How peer instruction works

Peer instruction can be distilled into four basics parts: (1) learn, (2) respond, (3) pair/share, and (4) respond again. Peer instruction begins with an initial learning phase that includes the challenging concept. Since I teach using a flipped learning approach, this is delivered via online videos — although traditional lectures, inquiries, or other methods can also work well. The second step is to ask students to individually answer a multiple-choice question. I make sure my students understand that this is a low-risk, stress-free activity so that they will try hard without a fear of failure.

The results of first responses will drive how the teacher should proceed. Once at least roughly 80% of students (please note that all of the percentages used here should be seen as approximations) have responded, the teacher can do a quick estimate of the percent of students who answered correctly. If more than 70% of the students answered correctly, the teacher may want to stop the PI process and quickly explain the correct answer or re-teach the concept to the small group of students who do not understand the concept. If fewer than 30% of students get the answer correct, this may signal to the teacher that he or she needs to completely re-teach the concept in a large group setting.

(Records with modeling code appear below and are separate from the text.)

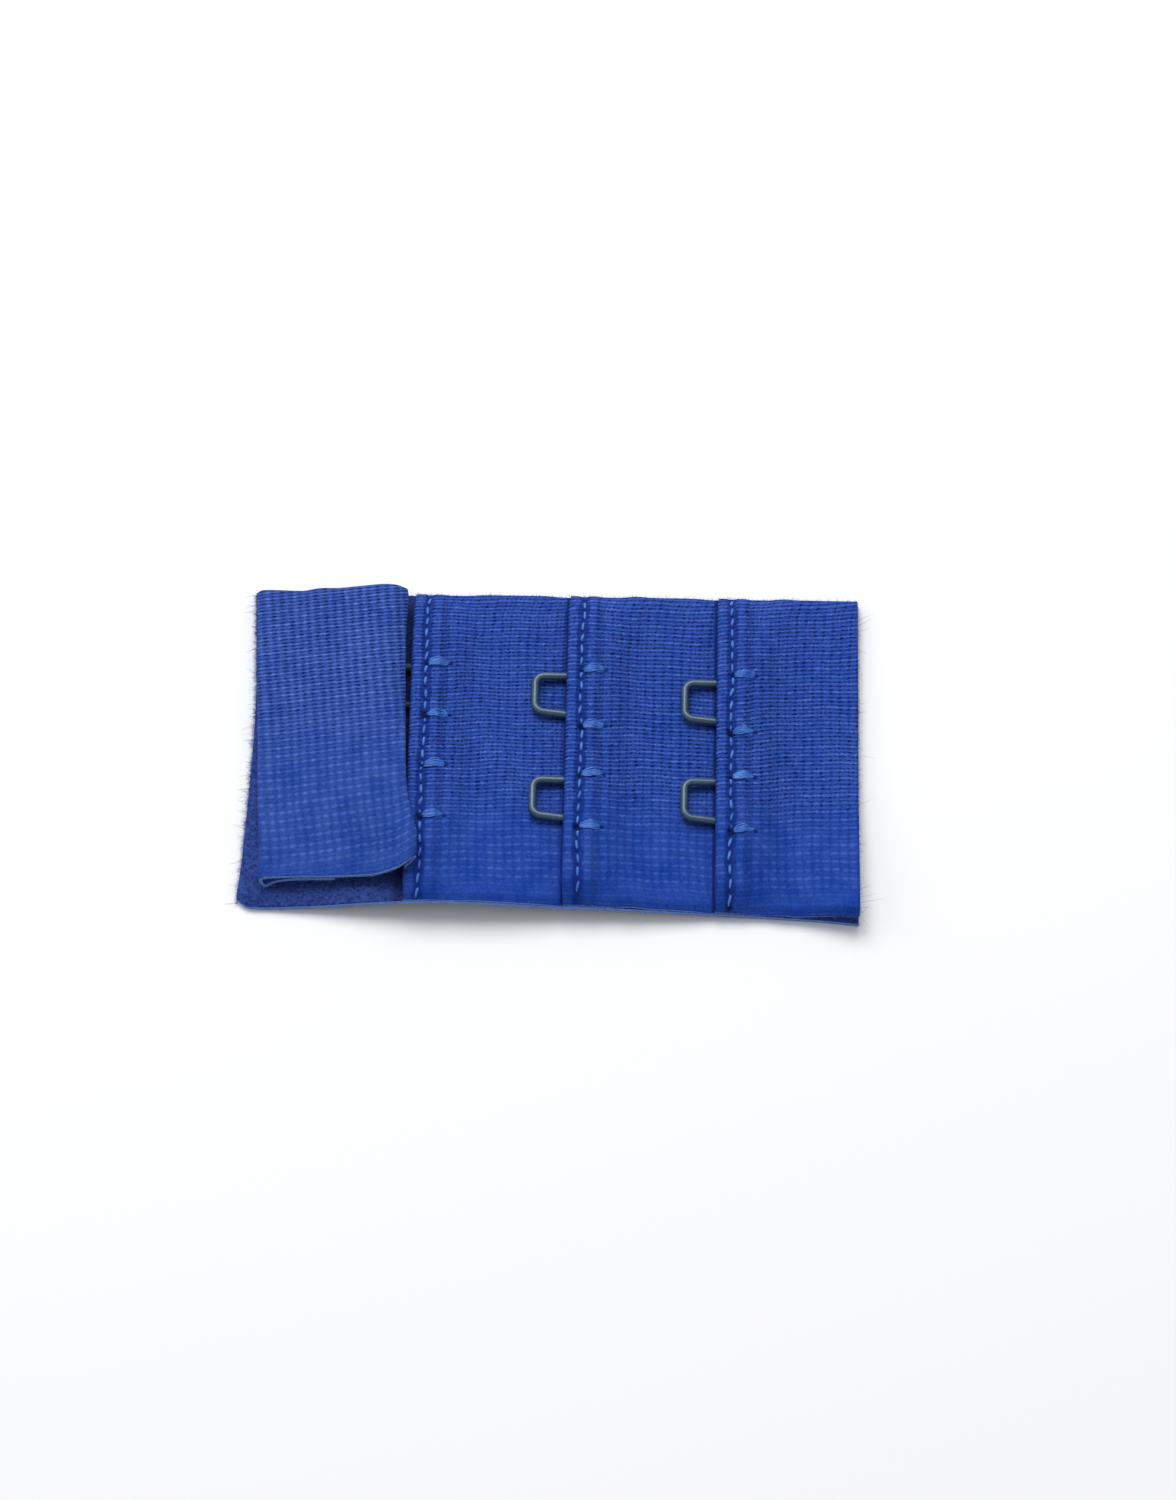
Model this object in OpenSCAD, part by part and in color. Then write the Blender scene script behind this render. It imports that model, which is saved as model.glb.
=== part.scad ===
// Hook and eye clasp of a garment back: an eye tape with three columns of two wire eyes,
// and a hook tape whose two hooks are fastened in the leftmost column.
// The clasp lies on its back: +X runs from the tongue to the tail, +Y away from the viewer,
// +Z up. The origin is the middle of the clasp's outline, on the surface it lies on.

/* [Eye tape] */
// Width of the eye tape, across both rows of eyes
tape_w = 38; // [36:0.5:60]
// Length of the bare tongue, from the left cut end to the first stitch line
tongue_l = 19.1; // [18:0.1:30]
// Distance from one column of eyes to the next
column_pitch = 16.4; // [14:0.1:24]
// Length of the tail, from the last stitch line to the right cut end
tail_l = 13.6; // [10:0.1:24]
// Thickness of the brushed backing
backing_t = 0.9; // [0.6:0.05:1.4]
// How much wider than the tape the tail's front corner spreads
corner_spread = 0.7; // [0:0.1:2]
// Size of the cut across the tongue's front corner
corner_cut = 1.7; // [0.5:0.1:4]

/* [Facings] */
// Thickness of the knitted facings
facing_t = 0.5; // [0.4:0.05:0.8]
// Width of a placket, from its fold to its stitch line
placket_w = 1.65; // [1.3:0.05:2.5]
// Slack left inside a placket's fold
placket_slack = 0.2; // [0.15:0.05:0.5]
// How far a placket's turned-in cloth runs past the stitch line
turn_in = 1.2; // [0.8:0.1:2]
// How far a facing is tucked under the next placket, past that stitch line
tuck_l = 3.8; // [3.2:0.1:5]
// How wide the tail's pocket gapes at its front corner
pocket_gape = 2.3; // [0:0.1:4]
// Length over which the tail's pocket gapes
pocket_l = 7; // [4:0.5:9]

/* [Wire] */
// Thickness of the coated wire of the hooks and eyes
wire_d = 0.85; // [0.6:0.05:0.95]
// Distance between the two rows of eyes
eye_pitch = 12.6; // [10:0.1:20]
// Width of an eye at its bar, between the middles of its legs
eye_w = 4.4; // [3.6:0.05:6]
// How far an eye's bar stands out of its placket
eye_reach = 3.35; // [3:0.05:5]
// Radius of an eye's corners
eye_corner_r = 1.05; // [0.6:0.05:1.3]
// Angle at which a free eye rises out of its placket
eye_rise = 3.5; // [2:0.5:12]
// Radius of the sewing loops of hooks and eyes
loop_r = 0.7; // [0.5:0.05:0.9]
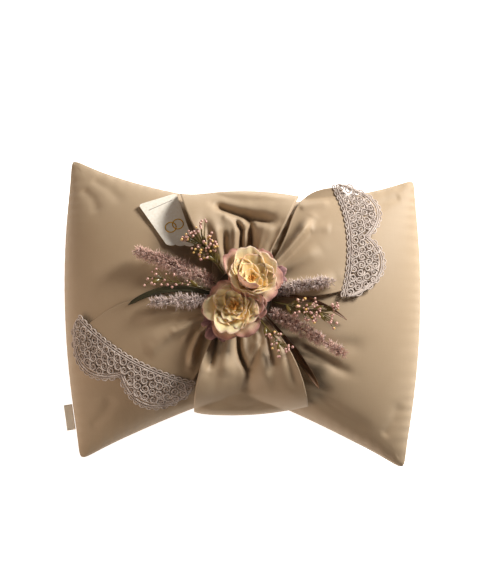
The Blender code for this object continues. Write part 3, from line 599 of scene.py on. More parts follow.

If the percentage of students answering correctly is between 30-70%, PI will be a successful option. Students are now asked to pair up with another student — ideally, someone whose answer differed from their own. Now it’s time for students to implement AP’s two favorite words, explain and justify, to answer the same question.Students should be encouraged to not only justify their choices, but also explain them at the molecular level whenever possible. Once students respond with their consensus answers, the teacher again decides on the best course of action. Typically, the percentage of correct answers increases. I have had a few times when it has actually decreased (at which point I ponder aloud whether I may have some future politicians in my midst!)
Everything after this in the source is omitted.